The genre of what Russians call Садистские стишки, ‘sadistic verses,’ is quite interesting, and I’m happy to report you can read about it in English from two angles, the personal/bloggish in “The Sadistic Couplets,” by a Georgian (U.S.) woman named Robin, and the academic in “Sadistic Verse as a Genre of Russian Urban Folklore: Typical and Specific Features, Child and Adult Audiences” (pdf), by Mikhail Lurye. I’m always impressed by the delight kids (especially boys?) take in cartoonish violence, and there are plenty of good examples here (though one might wish that the authors provided the Russian originals in footnotes).
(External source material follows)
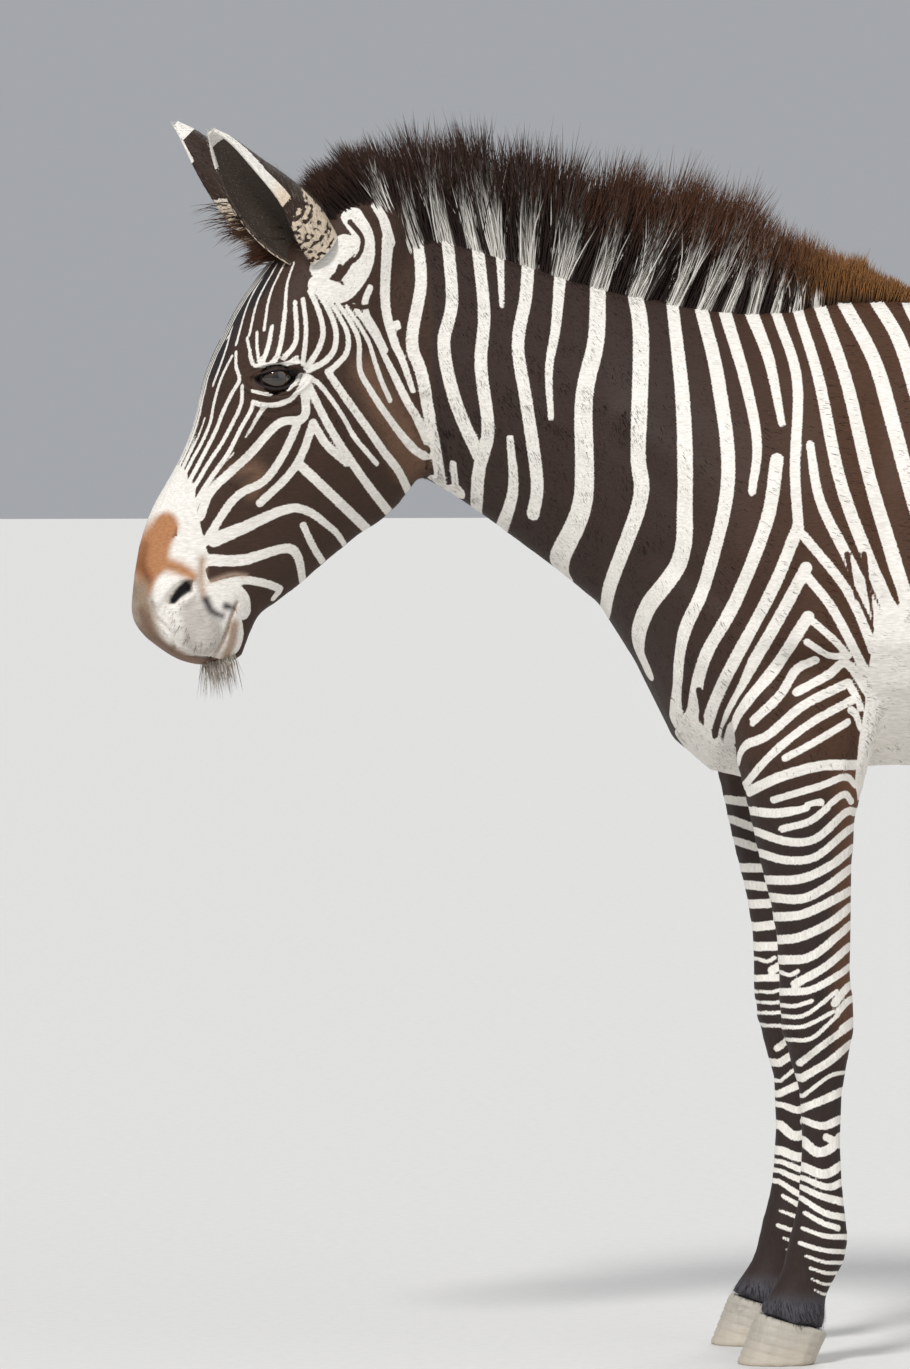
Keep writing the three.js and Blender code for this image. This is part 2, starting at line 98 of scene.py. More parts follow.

While I have your attention, on a far less interesting and ridiculously recondite topic that nevertheless has been bothering me all day: Erik at XIX век has a post about the obscure and thoroughly obsolete Russian expression “ни к стру, ни к смотру,” meaning either “for no reason, out of the blue” or “(good) for nothing,” or possibly something else (see his post for details); what bothers me, as I said in the comment thread, is this:
So what is стру? It’s maddening that Finkel and Bazhenov say [the expression has] gone out of use because one of its components has become incomprehensible but don’t bother to explain the component! Unless maybe they didn’t know either? It must be from some old word of the form с(ъ)т(ъ)ръ, but damned if I can figure out what.
If anybody knows, or has a good idea, I’m all ears.